Durante o período colonial era, obviamente, a gestão de recursos humanos dos franceses. Quando os ocupantes partiram, em 1962, continuámos a trabalhar sobre os mesmos modelos, com os mesmos métodos; a maneira de ver os recursos humanos era a mesma. Depois, houve mudanças importantes. Deu-se muita importância à pessoa, escolheu-se verdadeiramente a abordagem socialista. O trabalhador ganhou muito poder no seio da empresa. Tinha-se saído de um período doloroso de guerra, era preciso dar esperança às pessoas, deixá-las respirar, mais do que ser exigente. Esse período de estabilização foi um pouco longo, por isso é que chegámos um pouco tarde ao manegement. A seguir já na década de 1970, no início, o país fez um grande esforço ao nível da formação. Ao nível da indústria, ao nível da qualificação dos quadros. Como a tinha sido feito em França, nos Estados Unidos, em Inglaterra etc. Infelizmente, depois disso houve decisões económicas e políticas que não permitiram um desenvolvimento individual e colectivo dos recursos humanos. A conduta centralizada, não se dava poder ao gestor, às pessoas que trabalhavam na direcção de recursos humanos. Havia directivas, digamos assim, superiores, e pronto. Agora é diferente. Na Argélia aposta-se na formação, temos muitos institutos que o fazem, nomeadamente em gestão de recursos humanos.
Qual é o papel das mulheres nas empresas do seu país?
É preciso partir da ideia de que no meio urbano as mulheres emancipam-se cada vez mais. Elas trabalham, participam. Já no mundo rural a abordagem é mais familiar. Mas a participação da mulher ainda não é importante na economia argelina. Creio que na administração pública chegarão a 20%, talvez 25, dos efectivos, e no sector público económico a 15, talvez 20%. Há um esforço a fazer.
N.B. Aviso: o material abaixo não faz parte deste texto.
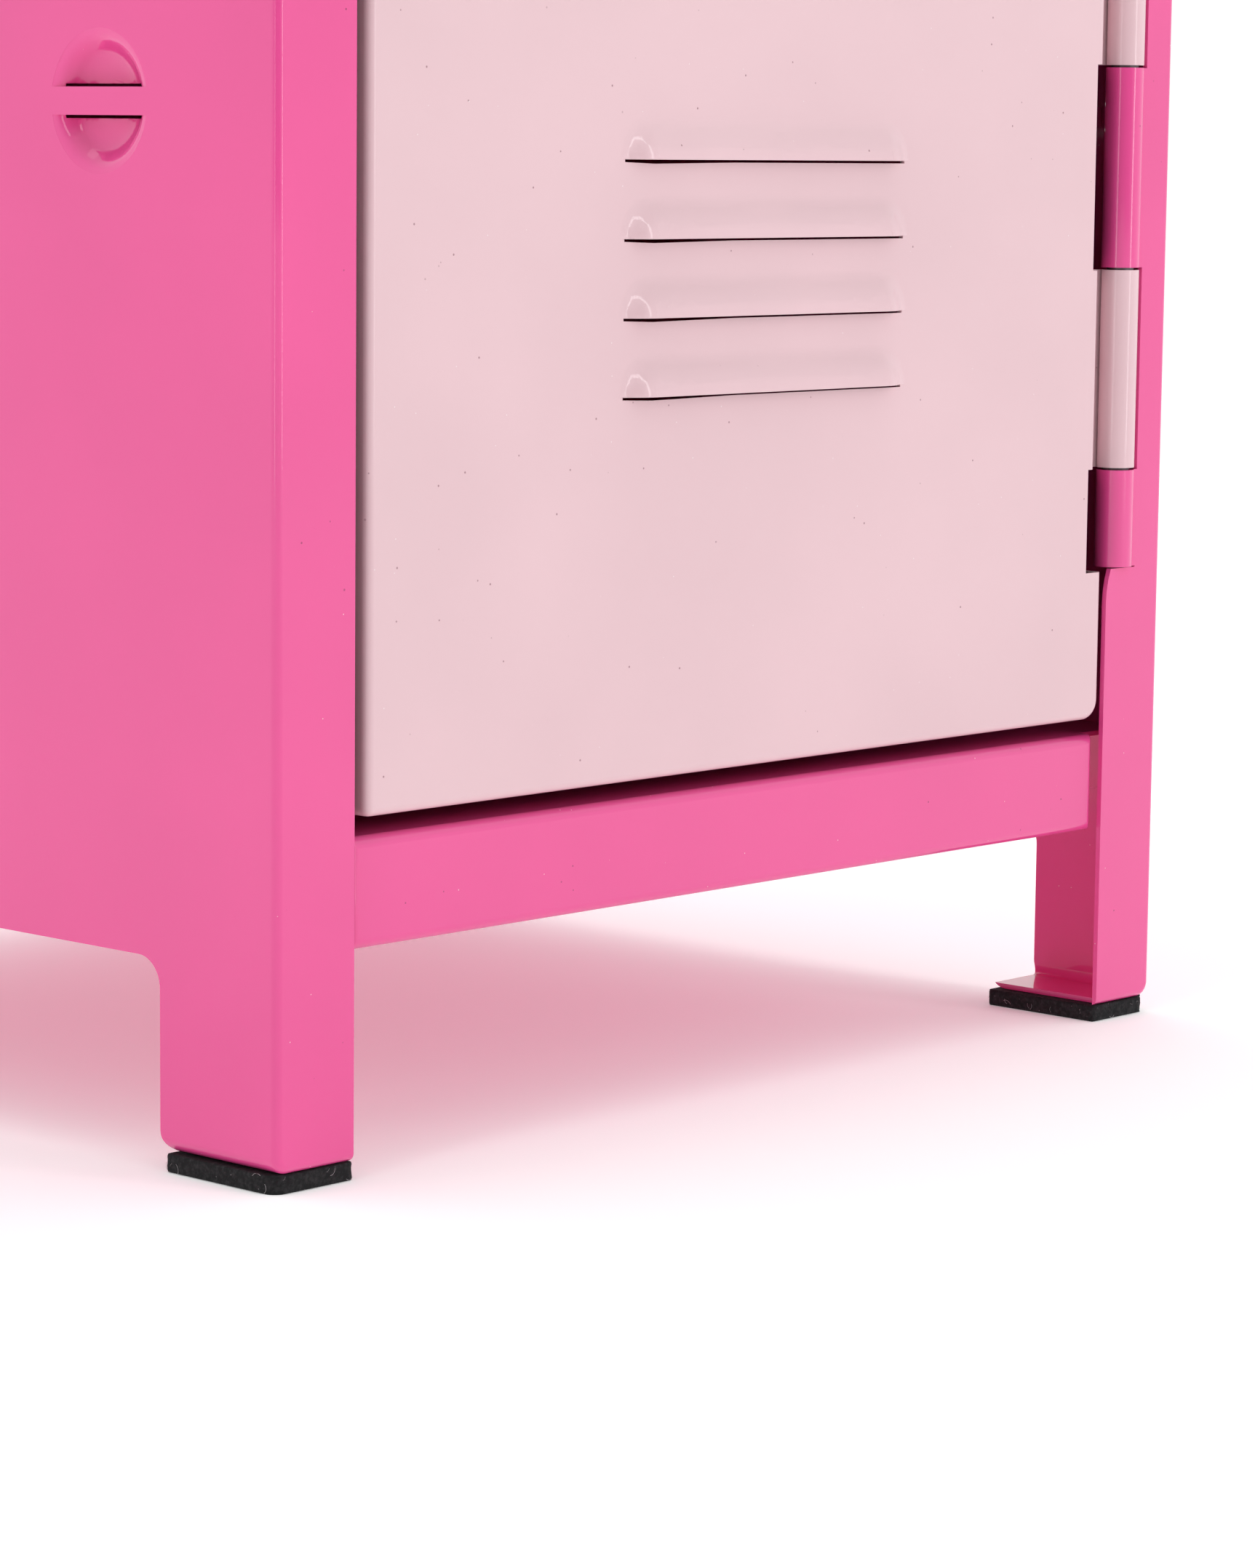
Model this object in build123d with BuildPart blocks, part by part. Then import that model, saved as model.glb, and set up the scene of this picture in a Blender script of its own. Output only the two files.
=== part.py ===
"""Miniature two-tone steel locker cabinet, built up from folded sheet.

Two side pressings carry the front and rear flanges, the four legs and the shelf guides. A back
panel, a top panel and a bottom tray close them into a box. The door hangs on curled knuckles and
one long pin at the right, and a hasp at the left takes a small padlock.

Units are millimetres. +Z is up, the front faces -Y, and the origin is on the ground under the
middle of the whole object, hasp eye included.
"""

import os

from build123d import *

# ---------------------------------------------------------------- driving dimensions
body_width = 180.0
body_depth = 180.0
sheet = 0.75  # painted sheet, every folded part
flange_width = 13.2  # front and rear flanges of the sides
corner_bend = 1.1  # outer radius of the side to flange bend

pad_thick = 2.5  # foam foot pads
leg_depth = 21.4  # leg size along Y
leg_arch_top = 27.3  # bottom edge of the side between its legs
leg_arch_radius = 4.0
leg_corner = 3.0
foot_bend = 2.2  # outer radius of the turned-in foot tab
foot_tab_width = 11.6

rail_bottom = 28.9  # front rail of the bottom tray
rail_height = 14.3
rail_setback = 1.2  # rail face behind the flange face
rail_bend = 1.5
door_gap_z = 2.5  # between the door and the rails

door_setback = 0.2  # door face behind the flange face
door_depth = 8.0  # face to the end of the turned-in edges
door_left_gap = 2.4
door_right_gap = 0.75
door_edge_bend = 1.2
door_corner_radius = 3.0

knuckle_radius = 2.8
knuckle_pitch = 29.3
hinge_bottom = 67.8
full_knuckles = 7  # between the two half-length ones, door first
hinge_axis_x = 80.6
hinge_axis_depth = 1.8  # behind the flange face, so the knuckles stand 1 mm proud
hinge_gap = 0.35  # between the ends of two knuckles
knuckle_clearance = 0.35  # from a knuckle to the sheet of the other part
hinge_notch_x = 72.0  # the door is cut back to here beside the body knuckles
hinge_roll_x = 73.6  # its rolled edge beside its own knuckles
pin_clearance = 0.06

louver_length = 58.8
louver_height = 5.7
louver_reach = 1.9
louver_pitch = 10.26
louver_count = 4
louver_slit = 0.35  # gap left under the lip by the shear
louver_tear = 0.55  # the same near the left end
louver_slit_inset = 1.0  # from the ends of the bulge to the ends of the slit
louver_swell = 0.55  # share of the reach left half way up
lowest_louver = 96.45

guide_radius = 7.9  # round embossing, split by a flat strip
guide_strip = 3.5
guide_slit = 0.4  # between the strip and the half moons
guide_reach = 2.5
guide_rim = 9.3  # where the rounded rim has met the flat panel
guide_floor = 6.4  # radius where the dish has reached most of its depth
guide_swell = 0.68  # the share of the reach it has there
guide_inset = 32.3  # from the front and rear faces
guide_levels = (133.84, 230.3)

hasp_reach = 11.0  # the padlock eye in front of the flange
hasp_plate = 0.8

# ---------------------------------------------------------------- derived places
front_y = hasp_reach - (body_depth + hasp_reach) / 2
back_y = front_y + body_depth
half_width = body_width / 2
inner_x = half_width - sheet
flange_x = half_width - flange_width

rail_top = rail_bottom + rail_height
door_bottom = rail_top + door_gap_z
half_knuckle = knuckle_pitch / 2
hinge_top = hinge_bottom + knuckle_pitch * (full_knuckles + 1)
door_top = hinge_top + hinge_bottom - door_bottom
header_bottom = door_top + door_gap_z
body_top = header_bottom + rail_height

door_y = front_y + door_setback
door_back_y = door_y + door_depth
door_left = door_left_gap - flange_x
door_right = flange_x - door_right_gap
hinge_axis_y = front_y + hinge_axis_depth
knuckle_bore = knuckle_radius - sheet
hasp_level = (door_bottom + door_top) / 2

# Knuckles alternate body, door, body ... with half-length body ones at both ends.
knuckle_edges = [hinge_bottom, hinge_bottom + half_knuckle]
knuckle_edges += [knuckle_edges[1] + knuckle_pitch * n for n in range(1, full_knuckles + 1)]
knuckle_edges.append(hinge_top)
knuckles = list(zip(knuckle_edges, knuckle_edges[1:]))
body_knuckles = knuckles[0::2]
door_knuckles = knuckles[1::2]

# Rivet places, as X and Z.
rivet_radius = 1.2
rivet_hole = rivet_radius + 0.05
flange_middle = -(half_width + flange_x) / 2
eye_rivet_spots = [(flange_middle, hasp_level + offset) for offset in (-13.6, 13.6)]
hasp_axis_x = -66.0
hasp_rivet_spots = [(hasp_axis_x + 9.0, hasp_level + offset) for offset in (-6.5, 6.5)]
striker_spot = (-62.0, hasp_level + 62.0)
catch_rivet_spots = [(flange_middle, striker_spot[1] + offset) for offset in (-4.5, 4.5)]
catch_rivet_length = 5.0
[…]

Creio que o papel da mulher nas empresas se tornará mais importante. Quanto à política, já é magnífico.
Actualmente?
Sim, há partidos que são dirigidos por mulheres, temos mulheres que são deputadas. Até nalgumas empresas há mulheres em posições dirigentes.
Posições verdadeiramente de decisão, em empresas?
Sim. Por exemplo, uma das maiores empresas do país, a décima ou décima primeira a nível mundial no seu sector de actividade, a responsável executiva de recurso humanos é uma mulher.
A Argélia, neste aspecto, é muito diferente dos outros países do Magreb?
Não. Somos do norte de África, do Mediterrâneo, tivemos o período colonial, partilhamos os mesmos valores, e por isso não há uma grande diferença: Talvez só no número de habitantes e nas riquezas naturais.
Fala de Marrocos, Argélia e Tunísia… O caso da Líbia, por exemplo, já é diferente?
É como na Europa. Há gente que vai mais para o Médio Oriente; parte da Tunísia e a Líbia. É preciso ver, por exemplo, que a Tunísia e Marrocos estão a distâncias bem diferentes do Médio Oriente.